Live Stream
Radio Ndarason Internationale

Humanitarian

The street is no place for beggars

21 December 2020
Reading time: 2 minutes

People with special needs and disabilities have been asked to stop begging on the streets of Borno State.

Abubakar Mohammed Kalwa Kalwa, chairman of the Joint National Association of Persons with Disabilities in Maiduguri, said people looked down on beggars and made them feel worthless.

He said: “Begging is like training. Some people start begging in their childhood, sometmes for reasons beyond their control.”

But, he said, begging on the streets took away their dignity.

Some parents used their cripple children to beg for money. Some children were even given fake medical certificates to get money from passers-by, he said.

Kalwa, who is also disabled, said that if “Allah gives you a child who is crippled”, it should be the families who should take responsibility and look after the child.

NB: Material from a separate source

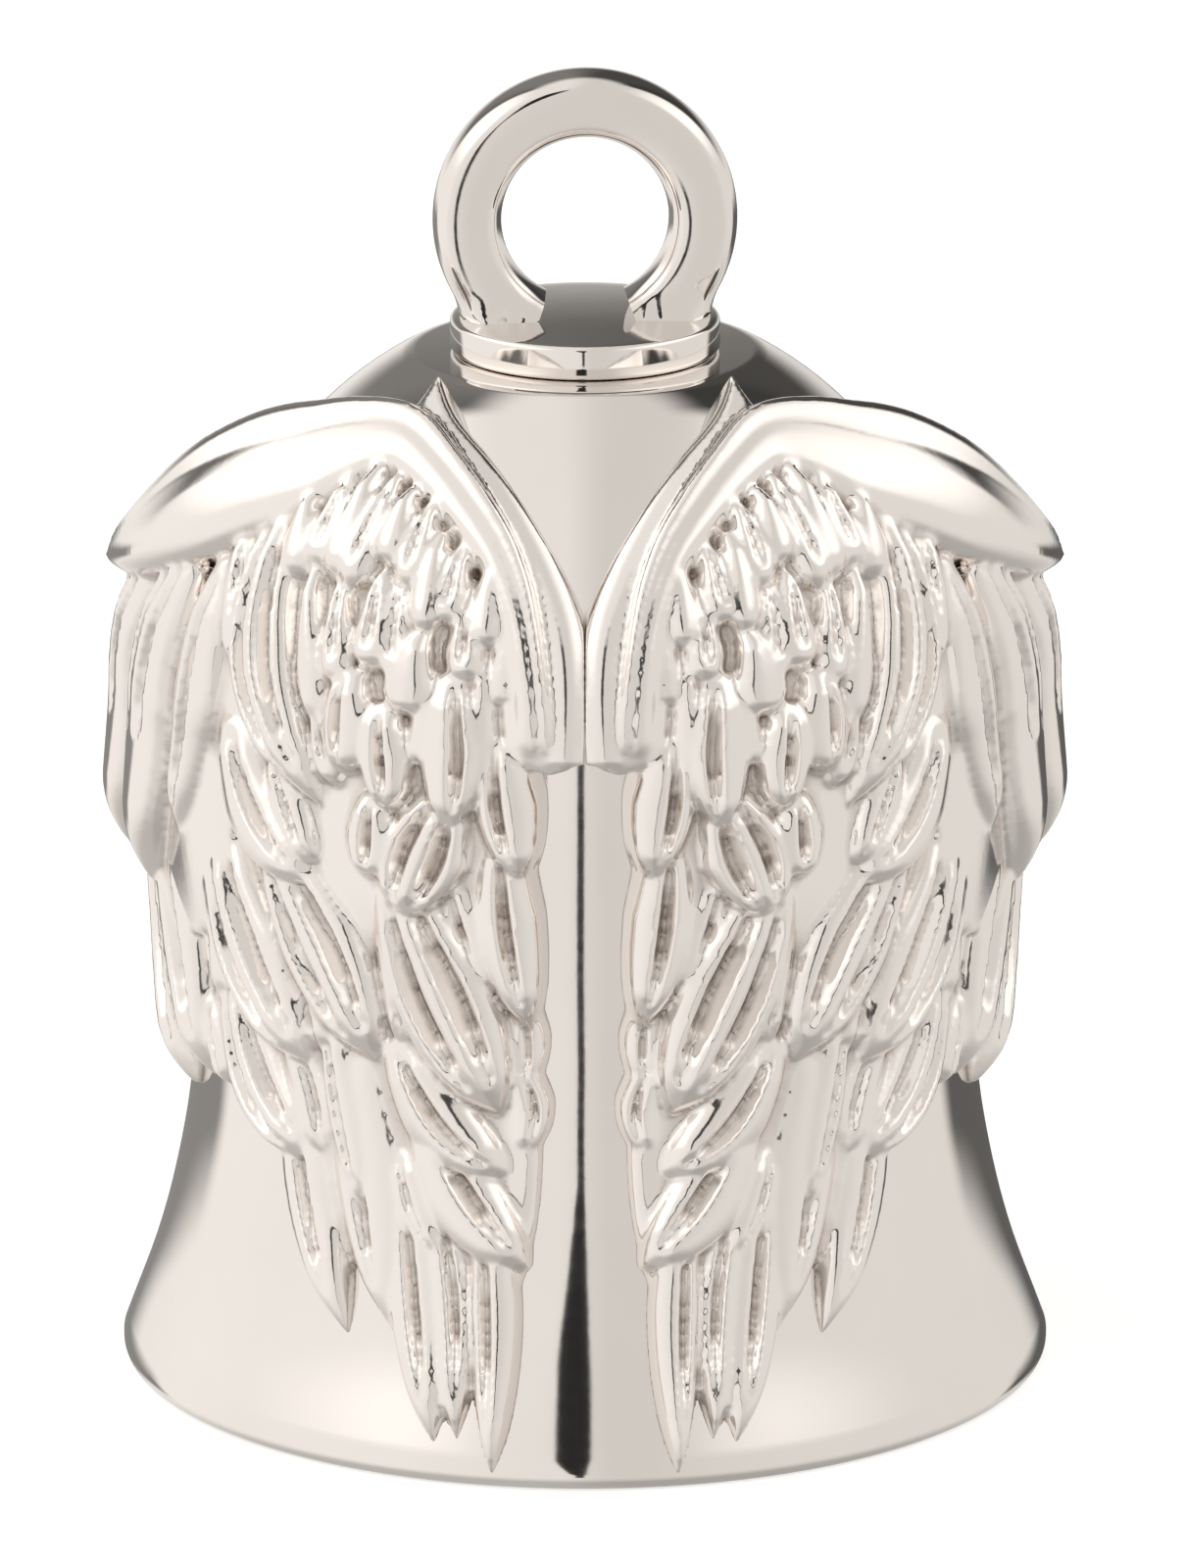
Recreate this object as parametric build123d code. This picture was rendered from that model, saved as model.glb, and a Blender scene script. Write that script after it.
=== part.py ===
from build123d import *
import os
from math import asin, cos, degrees, radians, sin, sqrt

# A small cast ride bell, hung from a ring.  A flared nickel-plated bell carries a pair of
# folded wings over its front.  Under the crown, a nut holds the collar's shank, and the shank
# carries a wire staple, a jump ring and a ball clapper.
# Millimetres.  The origin is the middle of the mouth, on the plane that the rim stands on.
# +Z runs up to the ring and the wings face -Y.

# ---- driving dimensions: the bell ----
TOTAL_HEIGHT = 38.1
DOME_R = 10.75
DOME_CENTRE_Z = 20.4
MOUTH_R = 13.43
WAIST = [(11.0, 16.5), (11.16, 11.5), (11.57, 7.0), (12.37, 3.5)]
FLANK_TANGENTS = [(0, 0, -1), (0.4, 0, -1)]
LIP_TOP_Z = 0.55
LIP_MIDDLE_Z = 0.2
LIP_MIDDLE_INSET = 0.06
LIP_INSET = 0.4
WALL = 1.3
CROWN_SEAT_Z = 29.9
CROWN_UNDER_Z = 28.7
CROWN_HOLE_R = 1.6

# ---- driving dimensions: the collar, its shank and nut ----
COLLAR_R = 3.86
COLLAR_TOP_Z = 31.0
COLLAR_TOP_ROUND = 0.15
COLLAR_FOOT_ROUND = 0.2
SHANK_R = 1.5
SHANK_END_Z = 26.2
NUT_ACROSS_FLATS = 5.5
NUT_THICKNESS = 2.4
NUT_CLEARANCE = 0.02
NUT_CORNER_CHAMFER = 0.35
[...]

He said if the family did not “join hands” to raise the child, he would be forced to beg in the streets. Such families were not taking responsibility.

He said even some of the parents who were educated and could read and write had allowed their children to beg on the streets.

Kalwa said such parents should be helping their children to achieve their dreams.

He said it was not easy for the government to feed all people with disabilities in Borno State because there were many of them.

Kalwa urged the government to help beggars to become entrepreneurs, which would take them off the streets and give them back their dignity.